Grilled Pork Tenderloin with Wild Rice and Bacon Onion Jam

Grilled Pork Tenderloin with Wild Rice and Bacon Onion Jam


  • Pork tenderloin
  • 2C wild rice mix
  • 1C white onion
  • Garlic (measured with your heart)
  • 3-4 tbsp olive oil
  • Apple cider vinegar to taste
  • Shaved parmesan cheese
  • Salad turnips with greens
  • 12oz thick cut Bacon
  • 1.5C red onion
  • 1/4C maple syrup
  • 1/4C brown sugar
  • 1/4C Off Kilter Blackberry Poblano BBQ sauce
  • Water as needed
  • Salt and pepper 


  1. Peel and small dice red onions. Cut bacon into small cubes.
  2. Render diced bacon over medium high heat until brown and slightly crispy.
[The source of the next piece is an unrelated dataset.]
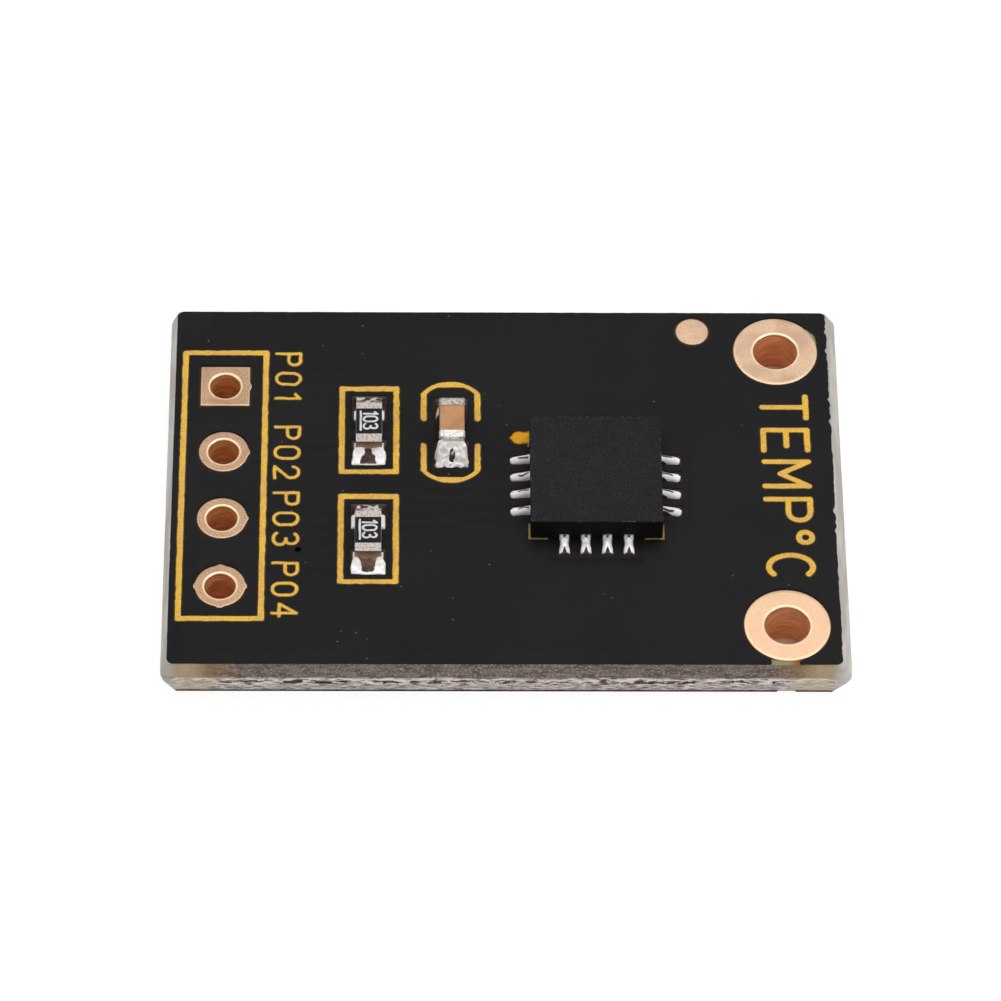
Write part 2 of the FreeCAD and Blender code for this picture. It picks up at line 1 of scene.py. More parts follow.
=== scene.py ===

Drain, remove bacon, and return about 1 tbsp of drippings back to the pan.
  3. Add onion and allow it to deglaze the bits from the bottom of the pan. 
  4. Add maple syrup, brown sugar, Off Kilter Blackberry Poblano sauce, bacon pieces, and 1 tbsp of water.
  5. Cook the mixture until onions caramelize, stirring occasionally. Add water 1 tbsp at a time as the moisture cooks off until onions are soft. It will take about 45 minutes to 1 hour to cook the mixture down into a jam-like consistency. If you like the jam more saucy, add an additional ¼ cup maple syrup and ¼ cup Off Kilter Blackberry Poblano sauce. (This can be stored in an airtight container in the refrigerator for up to a week.)
  6. While you are waiting for the bacon jam to cook down, trim greens from salad turnips, wash and dry. Then cut the turnips in half. Set aside. Dice one cup of white onions and set aside. 
  7. Cook 2 cups of your favorite wild rice mixture and set aside to cool. This can also be done ahead of time and stored in the fridge. 
  8. Season pork tenderloin with your favorite seasoning (we used Heath Riles Garlic Jalapeno Rub). Baste pork with Off Kilter Blackberry Poblano sauce towards the end of cooking. Grill to an internal temperature of 140℉.  Let rest for 10 to 15 minutes before slicing.
  9. While pork is grilling, Pan sear turnips open face down, once a nice golden color has been reached, cover and add one or two tbsp of water to the pan to steam the turnips until done to the consistency you prefer. Once done, set aside in a place to keep them warm.
  10. Sautee one cup of white onion with olive oil. Add garlic once onions are soft. Once garlic is fragrant, add an additional 1-2 tbsp of olive oil and add the cold cooked rice to the pan, as well as a dash of apple cider vinegar (or more if you love ACV). Cook rice on high heat until the rice is warm throughout, then salt and pepper to taste. 
  11. While rice is still warm, and just before serving, fold turnip greens and shaved parmesan cheese into rice. 
  12. Dig in as soon as you'd like but if you're serving this family style we recommend piling the rice on a serving platter, then placing the sliced pork in the middle. Top the pork with as much bacon onion jam as your heart desires and place turnips around the edges.  

Bonus Ideas! 

LOVE garlic? Roast a whole head of garlic with a bit of olive oil in a 350 degree oven until soft. Then smash the garlic cloves and use that in the rice mixture. 

Don't have salad turnips? Substitute in any root veggies and spinach easily.